What is a Parking Ticket?
A parking ticket is the fine or punishment attached to a parking violation. A parking violation is the act of parking a motorized vehicle in a restricted place or for parking in an illegal or unauthorized manner. For example, it is against the law (typically regulated and administered by a local government) to park a motorized vehicle in the middle of a street or highway; additionally, it is also illegal (universally in the United States) to park in handicapped spaces if specific permissibility is not met. Such parking violations are typically cited with a parking ticket; parking tickets are pieces of paper deliver by a police officer to government official to notify the motorist that he or she has illegally parked their motor vehicle.

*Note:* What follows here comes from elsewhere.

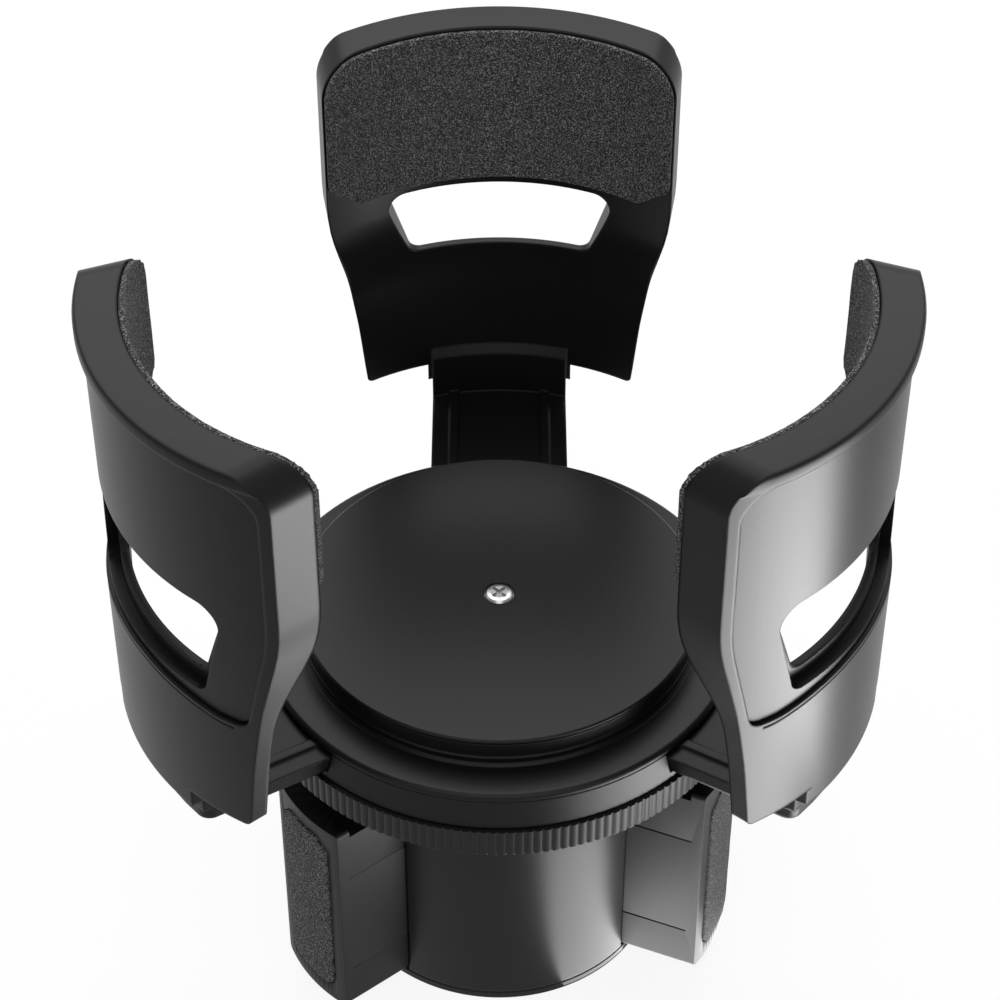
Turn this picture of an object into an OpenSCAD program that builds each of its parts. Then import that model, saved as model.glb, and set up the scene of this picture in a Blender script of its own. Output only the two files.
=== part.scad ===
// Expanding car cup holder: three padded arms slide out of a round head to grip a cup,
// and three padded legs slide out of the base tube to grip the socket in the car.
// Millimetres, +Z up. The origin is on the turning axis, on the surface that the base stands on.
// At rest the arms and the legs are fully out. Turning the grip ring draws the arms in, and
// turning the head on the base draws the legs in. The back arm points along +Y.

/* [Base] */
// Outer radius of the base tube
base_r = 35; // [34:0.5:37]
// Wall of the base tube
base_wall = 2.5; // [2:0.1:3]
// Height of the tube's top edge above the surface it stands on
base_h = 69.7; // [68.5:0.1:72]
// Thickness of the bottom cap
cap_t = 2.8; // [2.4:0.1:3.4]
// Thickness of the deck that the legs slide under
deck_t = 1.8; // [1.4:0.1:2.4]
// Radius of the centre post that the head turns on
post_r = 3.5; // [3.2:0.1:3.8]
// Turn of the legs about the axis, counted from the arms
leg_turn = 8; // [0:1:20]

/* [Legs] */
// Height of a leg
leg_h = 55.4; // [50:0.2:56]
// Width of a leg
leg_w = 21; // [17:0.5:22]
// How far a leg slides
leg_travel = 16.7; // [12:0.1:17]
// Distance from the axis to a leg's inner end when it is in
leg_in = 9; // [8:0.2:10]
// Wall of the hollow leg
leg_wall = 2.2; // [1.8:0.1:2.6]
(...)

Parking tickets are penalties or forms of punishments, delivered to individuals who have violated the parking laws of a particular jurisdiction or region. Parking tickets will notify the operator of the motor vehicle as to what violation was committed and the name of the officer or government official who wrote the ticket. Furthermore, all parking tickets are attached with a monetary fine, that are to be paid to the local government office in the form of cash or check.
If the individual motorist feels that the parking ticket was not just, meaning it was delivered without cause, the motorist maintains the right to protest the ticket in their state’s particular traffic court. To appeal a parking ticket, a motorist accused of a parking violation will state their case in front of a judge who governs the town’s particular municipal court.